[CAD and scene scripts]
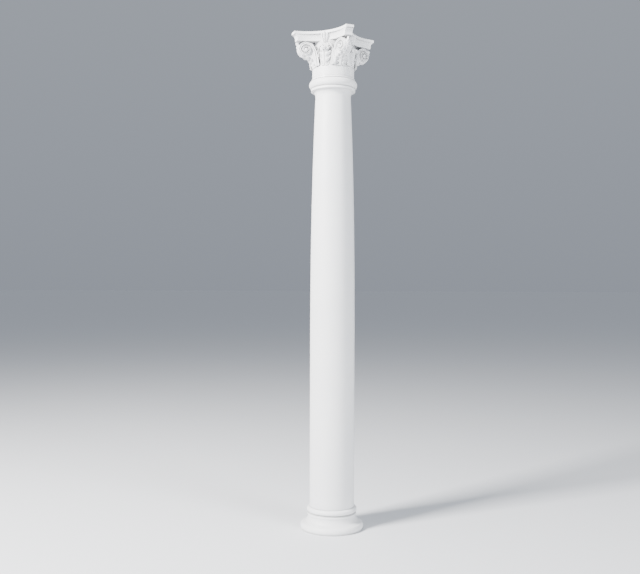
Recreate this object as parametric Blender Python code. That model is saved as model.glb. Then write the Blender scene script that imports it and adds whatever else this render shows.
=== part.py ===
"""A full decorative column in three castings, standing as it is put up: a round moulded base, a plain
hollow shaft with entasis, and a four-sided leaf-and-scroll capital. Metres, +Z up, origin under the base."""

import math

import bmesh
import bpy
from mathutils import Matrix, Vector

# Driving dimensions
SHAFT_LENGTH = 2.020
SHAFT_RADIUS = 0.108
SHAFT_WALL = 0.020
NECK_SHARE = 0.776  # neck radius over foot radius, where the taper would end
TAPER_START = 0.35  # share of the shaft's height that stays straight
TAPER_POWER = 2.5
LIP_RADIUS = 0.1075
LIP_HEIGHT = 0.011
FLARE_HEIGHT = 0.029
BASE_HEIGHT = 0.108
BASE_BORE = 0.081
CAPITAL_HEIGHT = 0.259
CAPITAL_BORE = 0.083
JOINT_GAP = 0.0003  # between castings that rest on each other

# Abacus, the slab on top of the capital
ABACUS_HALF = 0.160  # axis to the tips of the cut corners, along X or Y
ABACUS_CUT = 0.027  # how far each corner is cut back along both sides
ABACUS_WAIST = 0.109  # axis to the middle of a hollowed side
ABACUS_THICK = 0.0435
ABACUS_COVE = 0.012  # how far the side draws in underneath

# Corner scrolls. Across a corner, rho runs along the diagonal and the scroll faces splay from it.
SCROLL_EYE = (0.152, 0.1745)  # rho, z of the eye
SCROLL_RADIUS = 0.0310  # of the band's middle, at the top of the scroll
SCROLL_TURNS = 1.4
SCROLL_DECAY = 0.73  # shrink rate per turn
SCROLL_SPLAY = (  # rho, half the distance between the two scroll faces of a corner
    (0.080, 0.0655),
    (0.0903, 0.0515),
    (0.0945, 0.0460),
    (0.0990, 0.0395),
    (0.1060, 0.0340),
    (0.1500, 0.0205),
    (0.1900, 0.0050),
)
STALK = (  # rho, z of the band's middle, from the foot to the top of the scroll
    (0.0985, 0.097),
    (0.1015, 0.120),
    (0.1048, 0.146),
    (0.1115, 0.173),
    (0.1270, 0.1965),
    (SCROLL_EYE[0], SCROLL_EYE[1] + SCROLL_RADIUS),
)
BAND_WIDTHS = (0.012, 0.012, 0.0065)  # at the foot of the stalk, at the top of the scroll, at the eye
BAND_PROUD = 0.008
BAND_SUNK = 0.006
EYE_RADIUS = 0.0078

BELL_RADIUS = 0.098
LEAF_FOOT = 0.096  # height that the leaves and stalks grow from

ROUND_SEGMENTS = 32
WHITE = (0.86, 0.86, 0.87, 1.0)
PRIMER_ROUGHNESS = 0.45


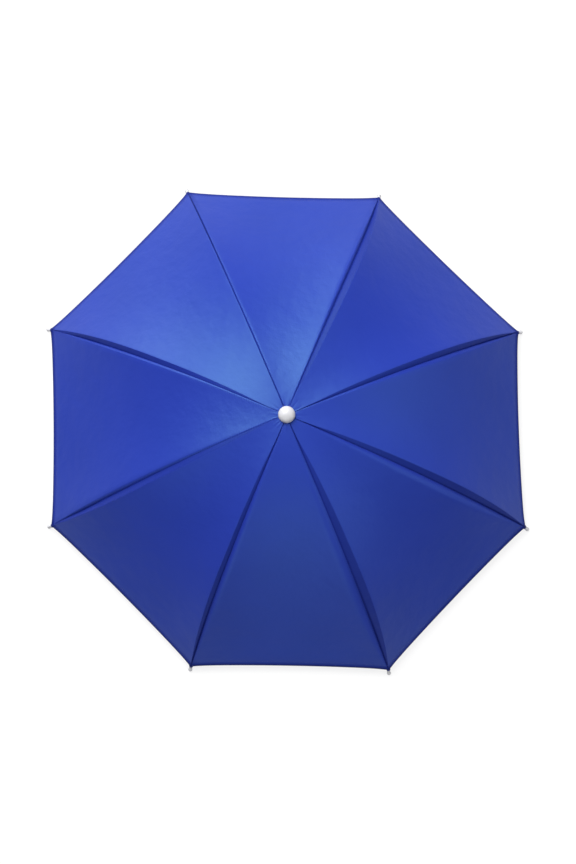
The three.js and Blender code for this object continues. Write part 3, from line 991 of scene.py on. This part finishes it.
def build_canopy(form):
    along = canopy_places(form)
    points, normals, _, cloth_places, seam_places, layers = canopy_face(form, along)
    # The hem is folded under: round the edge and back along the inside.
    fold = form.cloth.hem_turn
    out = points[-1] - points[-3]
    out = out / np.linalg.norm(out, axis=1, keepdims=True)
    turned = [
        points[-1] + out * fold / 2 * math.sin(a) - normals[-1] * fold / 2 * (1 - math.cos(a))
        for a in np.radians(FOLD_ANGLES)
    ]
    under = [points[-row] - normals[-row] * fold for row in FOLDED_ROWS]

    def with_fold(values):
        folded = [values[-row][None] for row in FOLDED_ROWS]
        return np.concatenate([values] + [values[-1:]] * len(turned) + folded)

    sheet = np.concatenate([points, np.array(turned), np.array(under)])
    piece = grid_mesh("canopy_cloth", sheet, closed=True)
    mesh = piece.data
    corner = np.zeros(len(mesh.loops), np.int32)
    mesh.loops.foreach_get("vertex_index", corner)
    for name, values in (("cloth", cloth_places), ("seam", seam_places)):
        layer = mesh.uv_layers.new(name=name)
        layer.uv.foreach_set("vector", with_fold(values).reshape(-1, 2)[corner].astype(np.float32).ravel())
    # The painted shade at each corner of the sheet, by which the cloth's material darkens its colour.
    attribute = mesh.attributes.new("layers", "FLOAT", "POINT")
    attribute.data.foreach_set("value", with_fold(layers).ravel().astype(np.float32))
    give_wall(piece, form.cloth.thickness)
    make_active(piece)
    bpy.ops.object.shade_smooth()
    return piece


# Seam allowances, stitching and ties

# Where an allowance starts as a share of the way out, and where it ends before the edge in hem widths.
ALLOWANCE_START = 0.07
ALLOWANCE_END = 1.2
ALLOWANCE_COLUMNS = 7
# Its distance under the cloth, and its thickness in layers, as both gores' edges lie pressed there.
ALLOWANCE_GAP = 0.06 * MM
ALLOWANCE_LAYERS = 1.6
# How many columns of the canopy's face are searched on each side of a ridge for the places beside it.
COLUMNS_SEARCHED = 24
# A stitch: its share of the pitch, its sides, and its rings as their place along it, height and girth.
STITCH_SHARE = 0.78
STITCH_SIDES = 5
STITCH_RINGS = ((-0.5, -1.2, 0.8), (-0.32, 0.3, 1.0), (0.0, 0.7, 1.05), (0.32, 0.3, 1.0), (0.5, -1.2, 0.8))
# Where threads tie a rib to its seam, as shares of the way out, and how often the thread goes round.
TIE_PLACES = (0.28, 0.64, 0.87)
TIE_TURNS = 3
TIE_HALF = 0.5 * MM
TIE_END = 0.8 * MM
BINDING_TURNS = 3
# The thread of bindings and the pitch of their turns, in radii of the sewing thread and of their own.
BINDING_THREAD = 1.5
BINDING_PITCH = 2.2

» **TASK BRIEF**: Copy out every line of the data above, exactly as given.

» **CORRECT RESULT**:
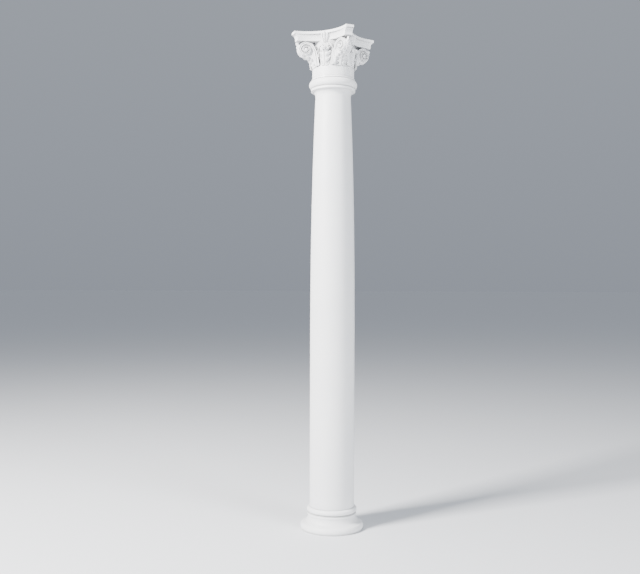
Recreate this object as parametric Blender Python code. That model is saved as model.glb. Then write the Blender scene script that imports it and adds whatever else this render shows.
=== part.py ===
"""A full decorative column in three castings, standing as it is put up: a round moulded base, a plain
hollow shaft with entasis, and a four-sided leaf-and-scroll capital. Metres, +Z up, origin under the base."""

import math

import bmesh
import bpy
from mathutils import Matrix, Vector

# Driving dimensions
SHAFT_LENGTH = 2.020
SHAFT_RADIUS = 0.108
SHAFT_WALL = 0.020
NECK_SHARE = 0.776  # neck radius over foot radius, where the taper would end
TAPER_START = 0.35  # share of the shaft's height that stays straight
TAPER_POWER = 2.5
LIP_RADIUS = 0.1075
LIP_HEIGHT = 0.011
FLARE_HEIGHT = 0.029
BASE_HEIGHT = 0.108
BASE_BORE = 0.081
CAPITAL_HEIGHT = 0.259
CAPITAL_BORE = 0.083
JOINT_GAP = 0.0003  # between castings that rest on each other

# Abacus, the slab on top of the capital
ABACUS_HALF = 0.160  # axis to the tips of the cut corners, along X or Y
ABACUS_CUT = 0.027  # how far each corner is cut back along both sides
ABACUS_WAIST = 0.109  # axis to the middle of a hollowed side
ABACUS_THICK = 0.0435
ABACUS_COVE = 0.012  # how far the side draws in underneath

# Corner scrolls. Across a corner, rho runs along the diagonal and the scroll faces splay from it.
SCROLL_EYE = (0.152, 0.1745)  # rho, z of the eye
SCROLL_RADIUS = 0.0310  # of the band's middle, at the top of the scroll
SCROLL_TURNS = 1.4
SCROLL_DECAY = 0.73  # shrink rate per turn
SCROLL_SPLAY = (  # rho, half the distance between the two scroll faces of a corner
    (0.080, 0.0655),
    (0.0903, 0.0515),
    (0.0945, 0.0460),
    (0.0990, 0.0395),
    (0.1060, 0.0340),
    (0.1500, 0.0205),
    (0.1900, 0.0050),
)
STALK = (  # rho, z of the band's middle, from the foot to the top of the scroll
    (0.0985, 0.097),
    (0.1015, 0.120),
    (0.1048, 0.146),
    (0.1115, 0.173),
    (0.1270, 0.1965),
    (SCROLL_EYE[0], SCROLL_EYE[1] + SCROLL_RADIUS),
)
BAND_WIDTHS = (0.012, 0.012, 0.0065)  # at the foot of the stalk, at the top of the scroll, at the eye
BAND_PROUD = 0.008
BAND_SUNK = 0.006
EYE_RADIUS = 0.0078

BELL_RADIUS = 0.098
LEAF_FOOT = 0.096  # height that the leaves and stalks grow from

ROUND_SEGMENTS = 32
WHITE = (0.86, 0.86, 0.87, 1.0)
PRIMER_ROUGHNESS = 0.45


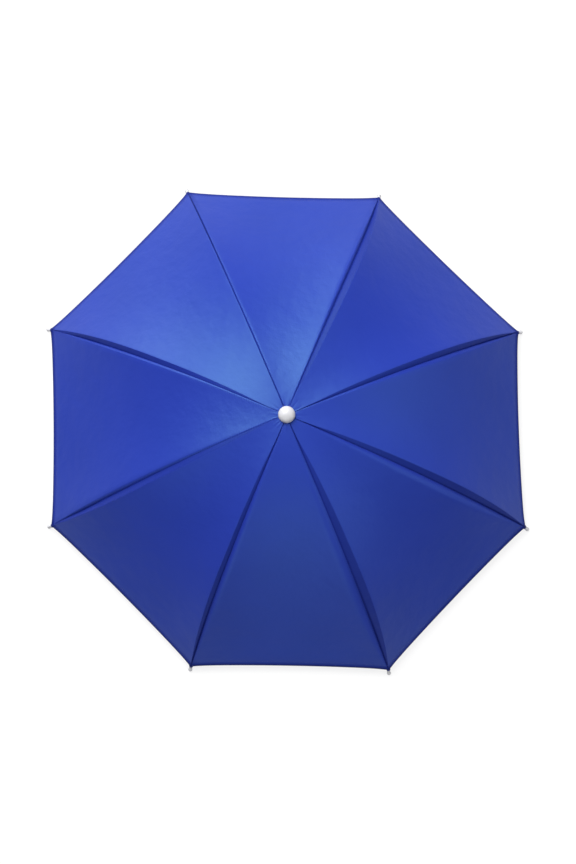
The three.js and Blender code for this object continues. Write part 3, from line 991 of scene.py on. This part finishes it.
def build_canopy(form):
    along = canopy_places(form)
    points, normals, _, cloth_places, seam_places, layers = canopy_face(form, along)
    # The hem is folded under: round the edge and back along the inside.
    fold = form.cloth.hem_turn
    out = points[-1] - points[-3]
    out = out / np.linalg.norm(out, axis=1, keepdims=True)
    turned = [
        points[-1] + out * fold / 2 * math.sin(a) - normals[-1] * fold / 2 * (1 - math.cos(a))
        for a in np.radians(FOLD_ANGLES)
    ]
    under = [points[-row] - normals[-row] * fold for row in FOLDED_ROWS]

    def with_fold(values):
        folded = [values[-row][None] for row in FOLDED_ROWS]
        return np.concatenate([values] + [values[-1:]] * len(turned) + folded)

    sheet = np.concatenate([points, np.array(turned), np.array(under)])
    piece = grid_mesh("canopy_cloth", sheet, closed=True)
    mesh = piece.data
    corner = np.zeros(len(mesh.loops), np.int32)
    mesh.loops.foreach_get("vertex_index", corner)
    for name, values in (("cloth", cloth_places), ("seam", seam_places)):
        layer = mesh.uv_layers.new(name=name)
        layer.uv.foreach_set("vector", with_fold(values).reshape(-1, 2)[corner].astype(np.float32).ravel())
    # The painted shade at each corner of the sheet, by which the cloth's material darkens its colour.
    attribute = mesh.attributes.new("layers", "FLOAT", "POINT")
    attribute.data.foreach_set("value", with_fold(layers).ravel().astype(np.float32))
    give_wall(piece, form.cloth.thickness)
    make_active(piece)
    bpy.ops.object.shade_smooth()
    return piece


# Seam allowances, stitching and ties

# Where an allowance starts as a share of the way out, and where it ends before the edge in hem widths.
ALLOWANCE_START = 0.07
ALLOWANCE_END = 1.2
ALLOWANCE_COLUMNS = 7
# Its distance under the cloth, and its thickness in layers, as both gores' edges lie pressed there.
ALLOWANCE_GAP = 0.06 * MM
ALLOWANCE_LAYERS = 1.6
# How many columns of the canopy's face are searched on each side of a ridge for the places beside it.
COLUMNS_SEARCHED = 24
# A stitch: its share of the pitch, its sides, and its rings as their place along it, height and girth.
STITCH_SHARE = 0.78
STITCH_SIDES = 5
STITCH_RINGS = ((-0.5, -1.2, 0.8), (-0.32, 0.3, 1.0), (0.0, 0.7, 1.05), (0.32, 0.3, 1.0), (0.5, -1.2, 0.8))
# Where threads tie a rib to its seam, as shares of the way out, and how often the thread goes round.
TIE_PLACES = (0.28, 0.64, 0.87)
TIE_TURNS = 3
TIE_HALF = 0.5 * MM
TIE_END = 0.8 * MM
BINDING_TURNS = 3
# The thread of bindings and the pitch of their turns, in radii of the sewing thread and of their own.
BINDING_THREAD = 1.5
BINDING_PITCH = 2.2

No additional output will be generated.